Auch der Abschuss, häufig vom Hubschrauber ausgeführt, wird aus Steuergeldern finanziert. Die Unterstützung für vorbeugende Maßnahmen wird seltener in Anspruch genommen. Von Seiten der Samen ist man der Meinung, dass – außer der Schutzjagd – vorbeugende Maßnahmen in der Rentierhaltung nicht durchführbar sind. Den größten Anteil der vorbeugenden Maßnahmen im Jahr 2016 kamen der Schutzjagd zu Gute. Ein geringer Anteil wurde für zusätzliches Füttern und Transporte von Rentieren aus Wolfsgebieten benutzt.
Im Jahr 2016 bezahlte das Sameting folgenden Ausgleich für große Beutegreifer:
Für das Vorkommen, also die bloße Anwesenheit 5.312.000.- Euro.
Für Massentötungen von Rentieren durch Beutegreifer 77.800.- Euro.
Für vorbeugende Maßnahmen 72.300.- Euro.
Für das Monitoring der Beutegreifer (Wolf, Luchs, Braunbär, Vielfraß und Steinadler) 310.400.- Euro.
Total 5.772.500.- Euro.
Die Rentiergebiete haben sich in den letzten Jahren ausgeweitet. Das gesamte Rentiergebiet der Samen im Jahr 1999 betrug 264.621 km², heute sind es 323.843 km². Das sind 72 % der Gesamtfläche Schwedens. Allein in der Provinz Jämtland ist das Rentier-Weidegebiet von 57.140 km² auf 112.234 km² vergrößert worden.
Schutzjagd wird auch in Naturschutzgebieten, Naturreservaten und sogar Nationalparks und im
Weltnaturerbe „Laponia“ bewilligt. In Rentier-Bewirtschaftungsgebieten ist kein Wolf zugelassen. Dennoch werden in jedem Jahr hohe Summen an Ersatz für das Vorkommen von Wölfen vom Sameting ausbezahlt. In der Zeit zwischen 2007 bis April 2017 sind legal 77 Wölfe in Rentiergebieten im Wege der Schutzjagd geschossen worden.
Es gibt erhebliche Zweifel an den Angaben der durch Wölfe getöteten Rentiere, auch am Vorkommen von Wölfen oder an den Angaben zur Reproduktion. Diese Angaben sind jedoch unmöglich zu kontrollieren und häufig nicht deckungsgleich mit den Monitoringdaten des Staates. Die Bewilligung der Entschädigungskosten obliegt aber nicht dem Staat, sondern dem Sameting, der Samenregierung.

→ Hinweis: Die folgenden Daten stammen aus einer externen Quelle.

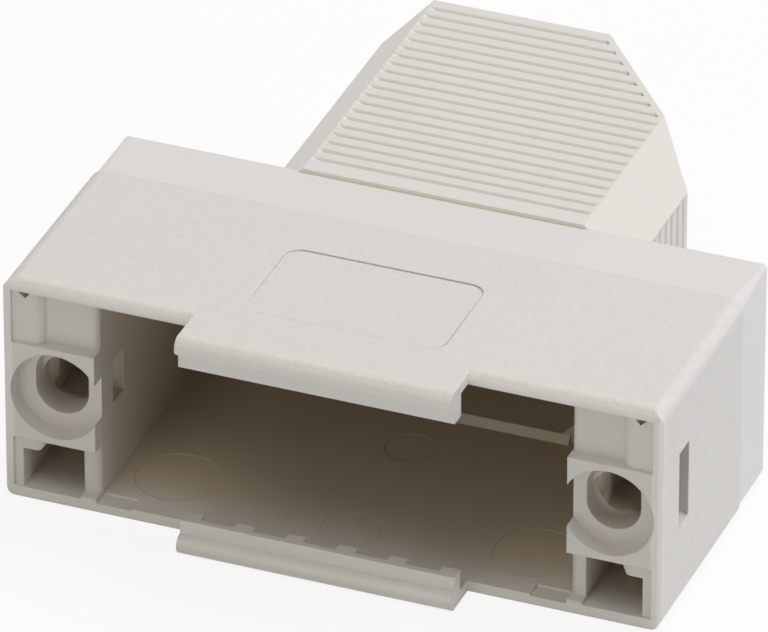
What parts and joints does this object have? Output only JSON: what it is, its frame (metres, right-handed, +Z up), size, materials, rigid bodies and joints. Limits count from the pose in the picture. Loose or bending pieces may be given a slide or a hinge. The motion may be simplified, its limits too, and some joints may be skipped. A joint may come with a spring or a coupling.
{
  "type": "d-sub hood",
  "caption": "Moulded cable hood for a D-subminiature connector, with lipped tongues, screw bosses and a ribbed neck with a slanted cable outlet.",
  "frame": {"origin": "midway between the two screw axes, on the front face where the connector's flange seats", "axes": "+X along the connector towards the side the cable outlet faces, +Y from the connector towards the cable, +Z up through the upper tongue"},
  "size_m": [0.0398, 0.0408, 0.0144],
  "materials": {
    "shell": "warm light grey moulded plastic, spark-textured in front of the parting line and smoother behind it"
  },
  "bodies": {
    "root": {"hood": "shell"}
  },
  "joints": []
}
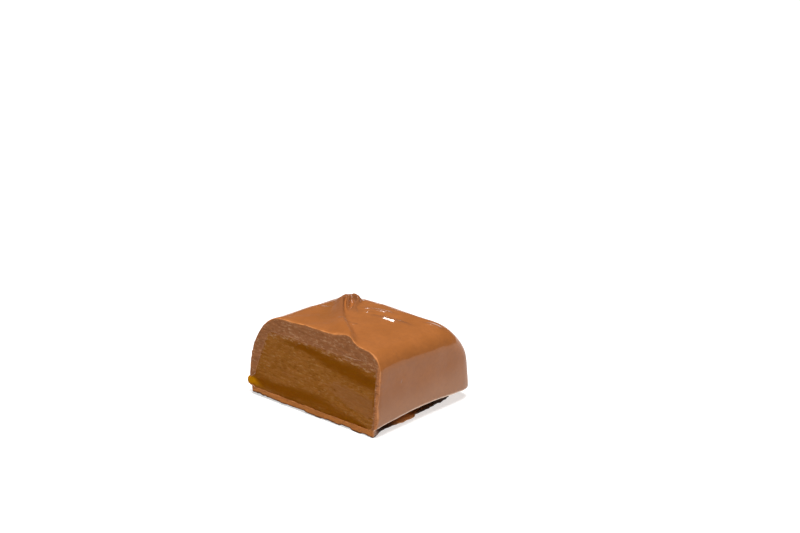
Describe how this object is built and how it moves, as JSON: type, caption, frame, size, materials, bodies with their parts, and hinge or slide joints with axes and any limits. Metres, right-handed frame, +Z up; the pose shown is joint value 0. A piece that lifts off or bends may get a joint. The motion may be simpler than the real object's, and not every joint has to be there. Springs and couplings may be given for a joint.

Die Einnahmen der Samen durch das Entschädigungssystem für Beutegreifer sind mittlerweile ein wichtiger fester Bestandteil ihres Einkommens geworden. Die Tiere werden instrumentalisiert.
Soll dieses System für unsere Bundesländer oder das Bundesgebiet richtungweisend sein?